-- begin --

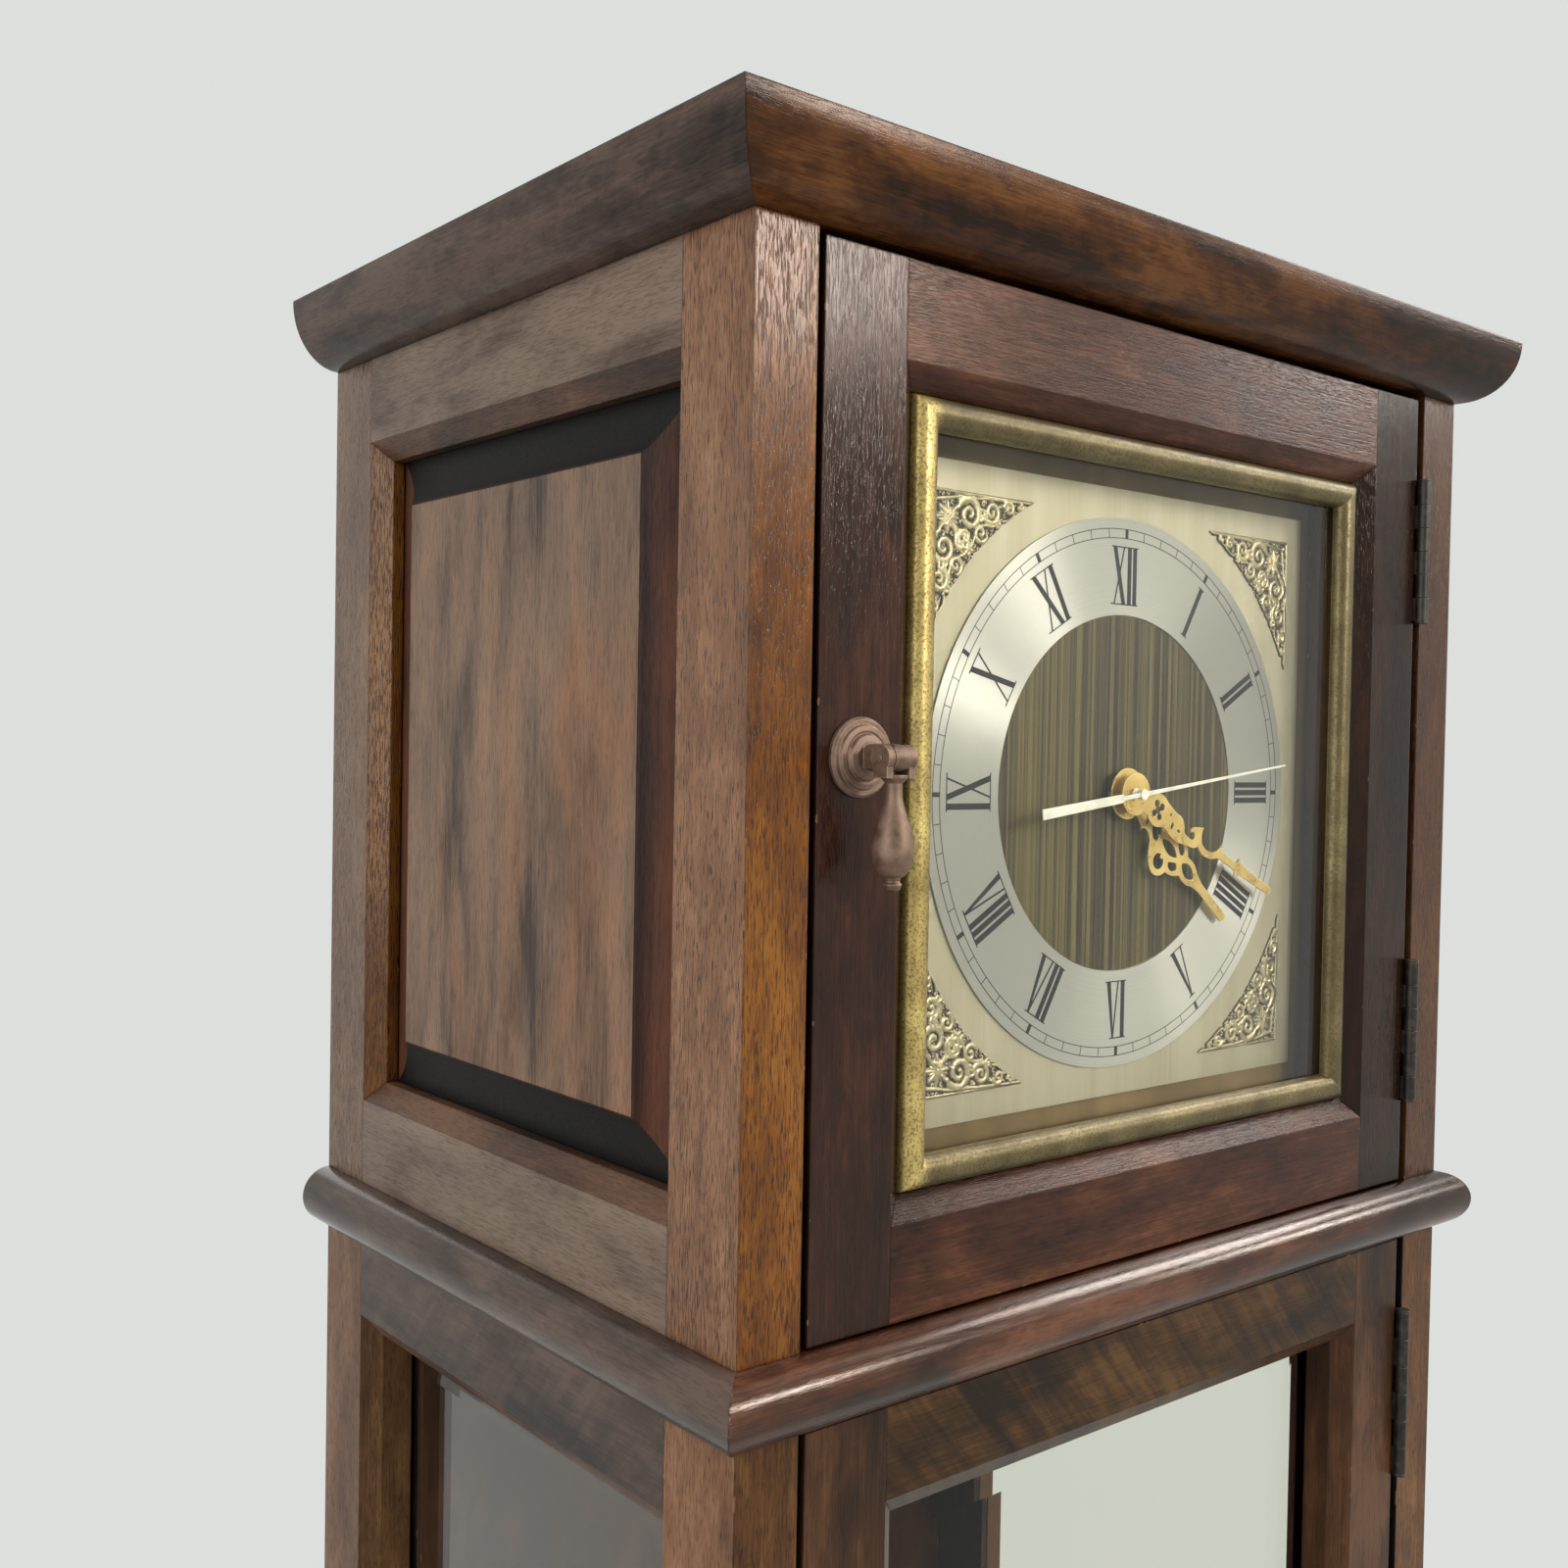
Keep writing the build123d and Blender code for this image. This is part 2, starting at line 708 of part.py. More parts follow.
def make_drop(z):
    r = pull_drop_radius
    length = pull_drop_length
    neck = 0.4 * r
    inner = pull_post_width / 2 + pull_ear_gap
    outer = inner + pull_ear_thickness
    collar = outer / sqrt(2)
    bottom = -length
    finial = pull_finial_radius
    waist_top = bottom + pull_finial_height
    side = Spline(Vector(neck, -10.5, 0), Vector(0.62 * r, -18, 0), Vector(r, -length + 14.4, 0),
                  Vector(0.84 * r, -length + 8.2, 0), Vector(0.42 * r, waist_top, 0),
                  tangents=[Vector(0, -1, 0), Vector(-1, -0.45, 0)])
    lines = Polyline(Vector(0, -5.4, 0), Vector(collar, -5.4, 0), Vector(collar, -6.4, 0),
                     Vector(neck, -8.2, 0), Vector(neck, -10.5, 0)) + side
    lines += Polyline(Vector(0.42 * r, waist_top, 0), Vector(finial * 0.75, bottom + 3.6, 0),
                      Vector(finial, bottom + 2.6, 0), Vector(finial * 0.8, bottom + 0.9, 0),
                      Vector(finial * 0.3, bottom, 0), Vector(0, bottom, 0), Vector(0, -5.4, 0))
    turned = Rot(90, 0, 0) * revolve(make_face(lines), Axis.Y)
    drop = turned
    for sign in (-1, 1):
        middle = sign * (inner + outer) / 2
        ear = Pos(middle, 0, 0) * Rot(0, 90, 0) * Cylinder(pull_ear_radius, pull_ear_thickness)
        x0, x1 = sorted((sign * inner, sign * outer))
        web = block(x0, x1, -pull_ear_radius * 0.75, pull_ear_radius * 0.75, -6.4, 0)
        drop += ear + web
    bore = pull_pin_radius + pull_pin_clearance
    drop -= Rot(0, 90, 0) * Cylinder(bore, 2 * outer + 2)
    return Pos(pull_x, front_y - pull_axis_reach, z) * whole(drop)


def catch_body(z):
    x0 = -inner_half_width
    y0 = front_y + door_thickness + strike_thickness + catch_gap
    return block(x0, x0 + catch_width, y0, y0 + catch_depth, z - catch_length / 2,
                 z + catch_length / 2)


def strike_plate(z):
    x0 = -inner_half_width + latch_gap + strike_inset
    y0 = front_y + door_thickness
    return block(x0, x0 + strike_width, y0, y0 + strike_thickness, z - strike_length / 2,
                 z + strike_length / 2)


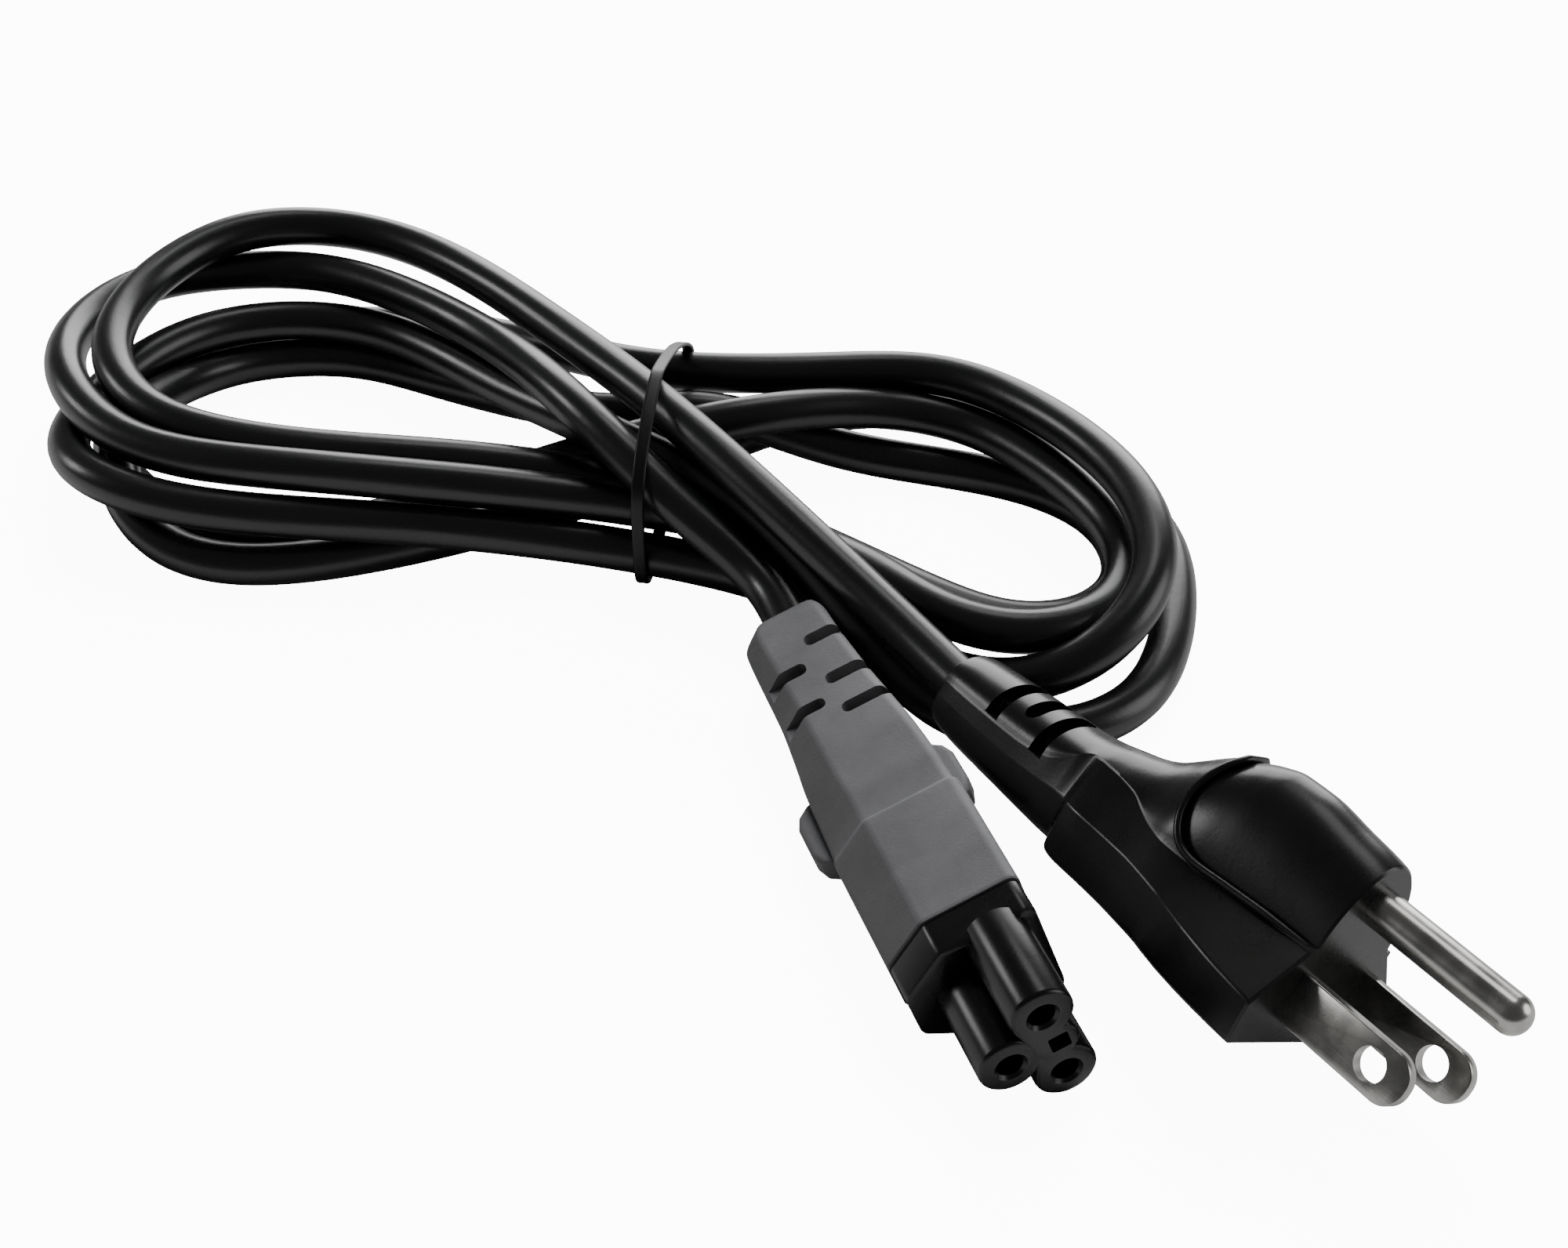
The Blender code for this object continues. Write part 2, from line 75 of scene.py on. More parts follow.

-- end --

> [SET PROBLEM]:
All the entries above need to be reproduced exactly.

> [RESPONSE TO THIS TASK]:
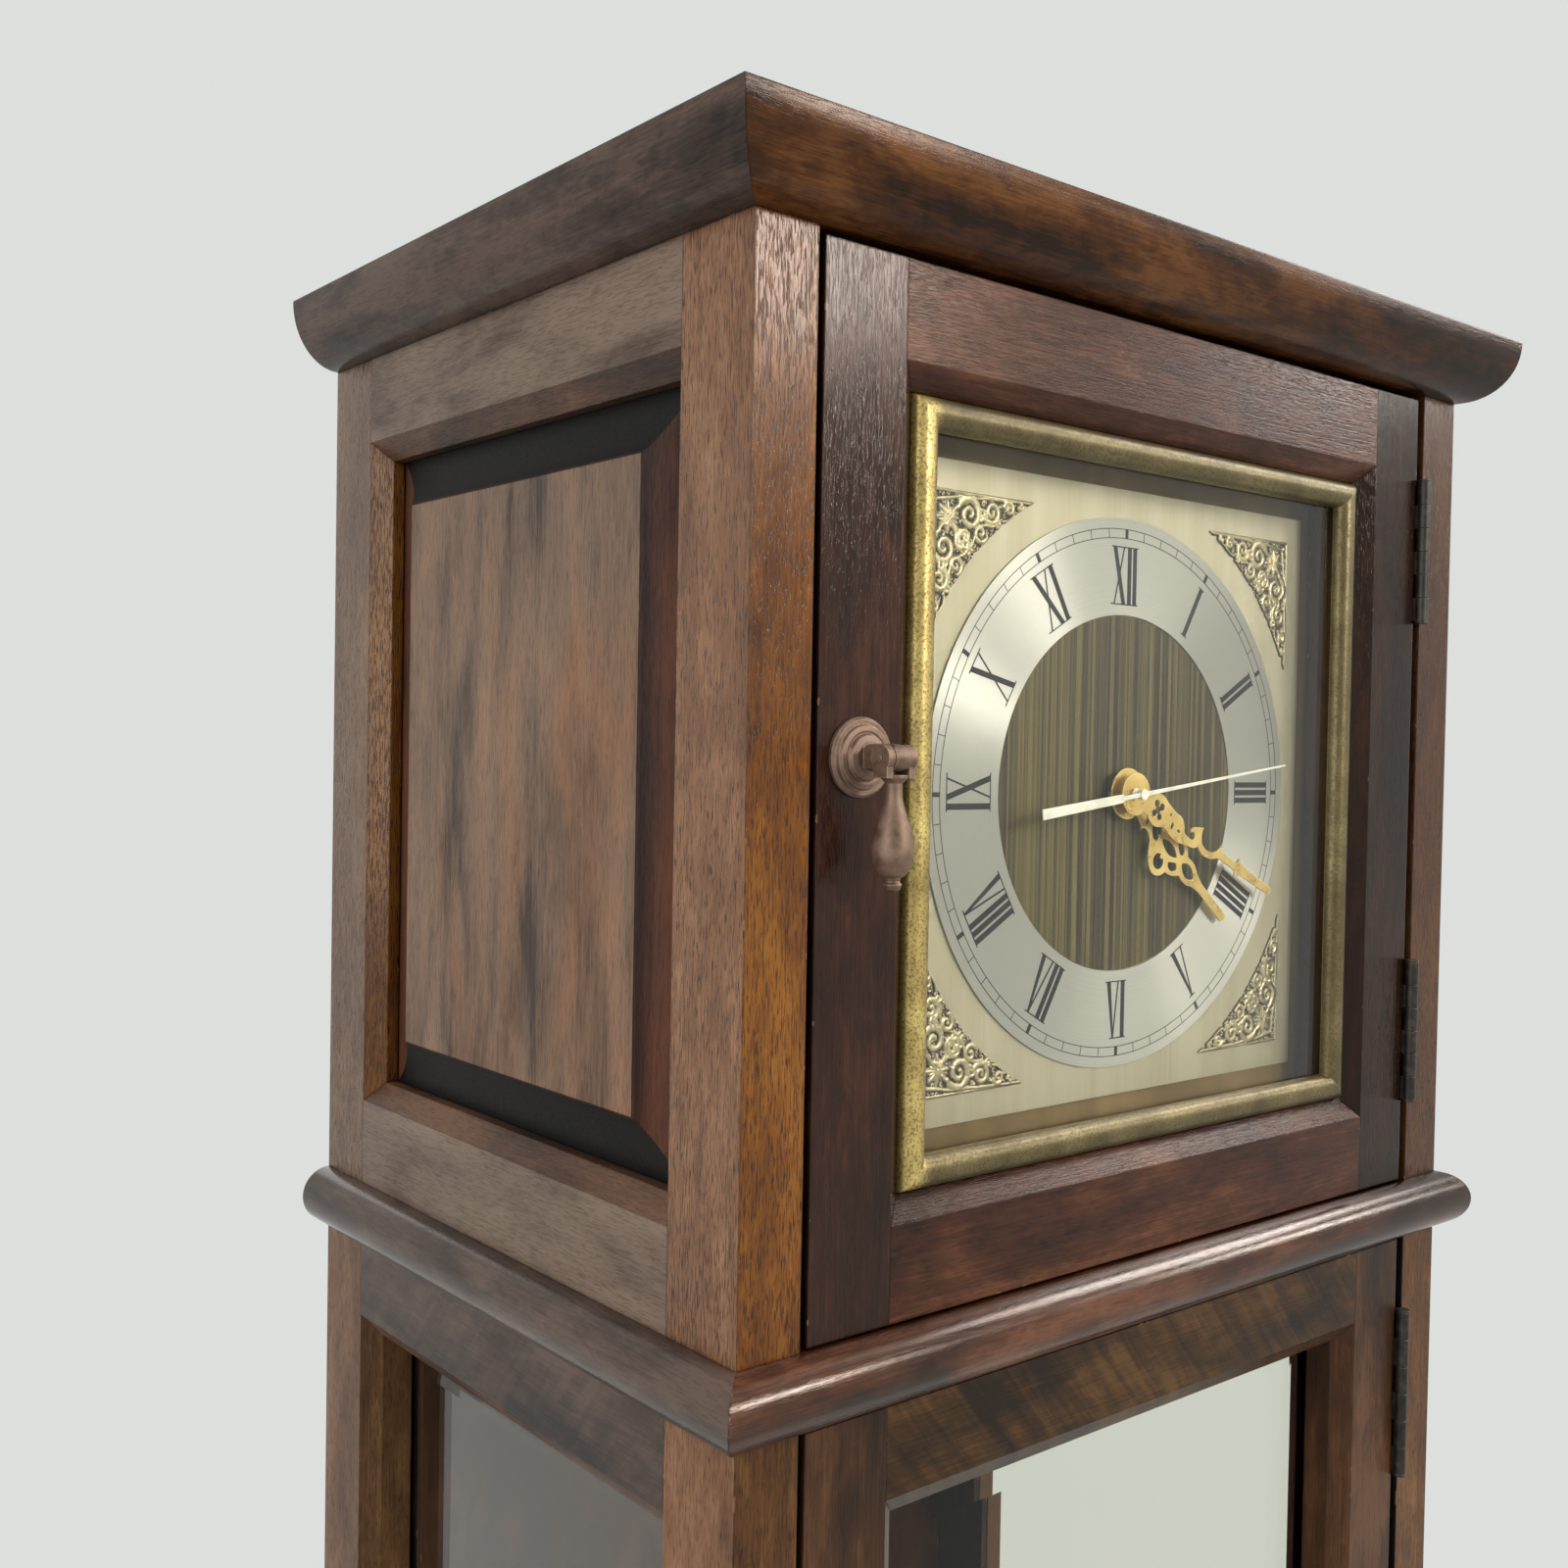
Keep writing the build123d and Blender code for this image. This is part 2, starting at line 708 of part.py. More parts follow.
def make_drop(z):
    r = pull_drop_radius
    length = pull_drop_length
    neck = 0.4 * r
    inner = pull_post_width / 2 + pull_ear_gap
    outer = inner + pull_ear_thickness
    collar = outer / sqrt(2)
    bottom = -length
    finial = pull_finial_radius
    waist_top = bottom + pull_finial_height
    side = Spline(Vector(neck, -10.5, 0), Vector(0.62 * r, -18, 0), Vector(r, -length + 14.4, 0),
                  Vector(0.84 * r, -length + 8.2, 0), Vector(0.42 * r, waist_top, 0),
                  tangents=[Vector(0, -1, 0), Vector(-1, -0.45, 0)])
    lines = Polyline(Vector(0, -5.4, 0), Vector(collar, -5.4, 0), Vector(collar, -6.4, 0),
                     Vector(neck, -8.2, 0), Vector(neck, -10.5, 0)) + side
    lines += Polyline(Vector(0.42 * r, waist_top, 0), Vector(finial * 0.75, bottom + 3.6, 0),
                      Vector(finial, bottom + 2.6, 0), Vector(finial * 0.8, bottom + 0.9, 0),
                      Vector(finial * 0.3, bottom, 0), Vector(0, bottom, 0), Vector(0, -5.4, 0))
    turned = Rot(90, 0, 0) * revolve(make_face(lines), Axis.Y)
    drop = turned
    for sign in (-1, 1):
        middle = sign * (inner + outer) / 2
        ear = Pos(middle, 0, 0) * Rot(0, 90, 0) * Cylinder(pull_ear_radius, pull_ear_thickness)
        x0, x1 = sorted((sign * inner, sign * outer))
        web = block(x0, x1, -pull_ear_radius * 0.75, pull_ear_radius * 0.75, -6.4, 0)
        drop += ear + web
    bore = pull_pin_radius + pull_pin_clearance
    drop -= Rot(0, 90, 0) * Cylinder(bore, 2 * outer + 2)
    return Pos(pull_x, front_y - pull_axis_reach, z) * whole(drop)


def catch_body(z):
    x0 = -inner_half_width
    y0 = front_y + door_thickness + strike_thickness + catch_gap
    return block(x0, x0 + catch_width, y0, y0 + catch_depth, z - catch_length / 2,
                 z + catch_length / 2)


def strike_plate(z):
    x0 = -inner_half_width + latch_gap + strike_inset
    y0 = front_y + door_thickness
    return block(x0, x0 + strike_width, y0, y0 + strike_thickness, z - strike_length / 2,
                 z + strike_length / 2)


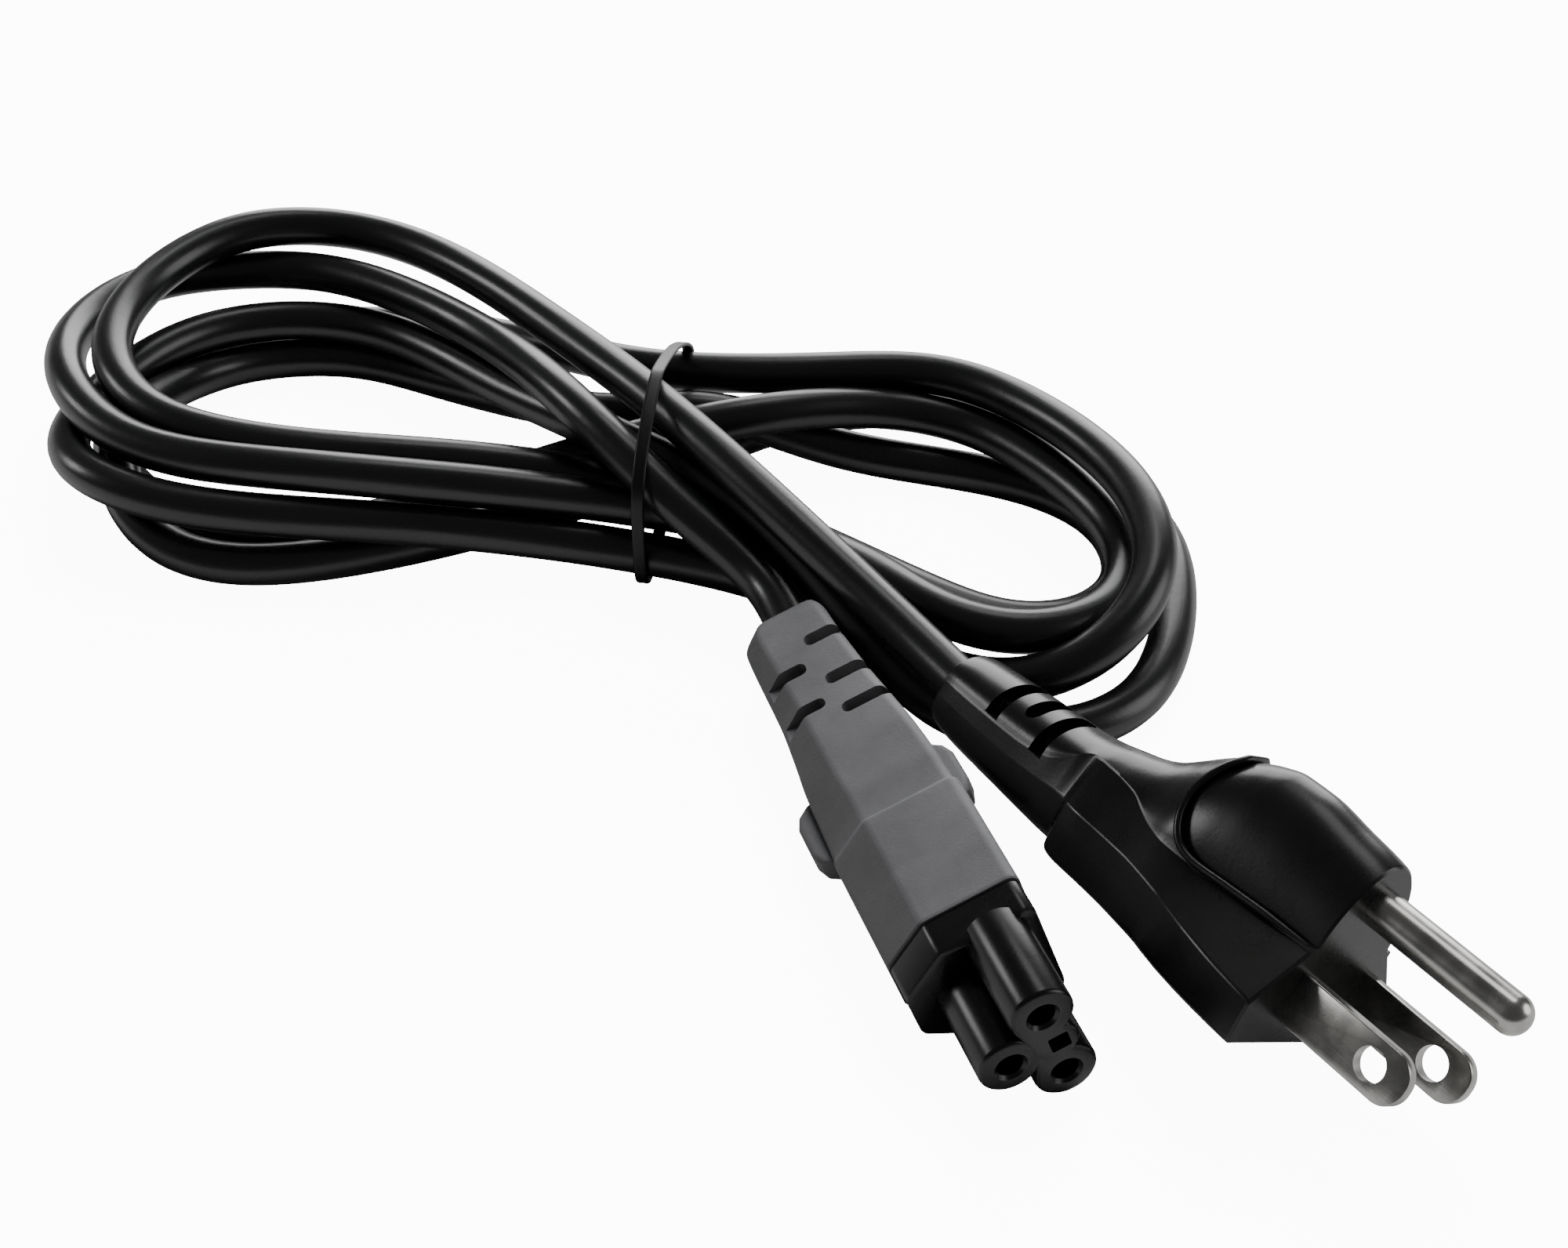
The Blender code for this object continues. Write part 2, from line 75 of scene.py on. More parts follow.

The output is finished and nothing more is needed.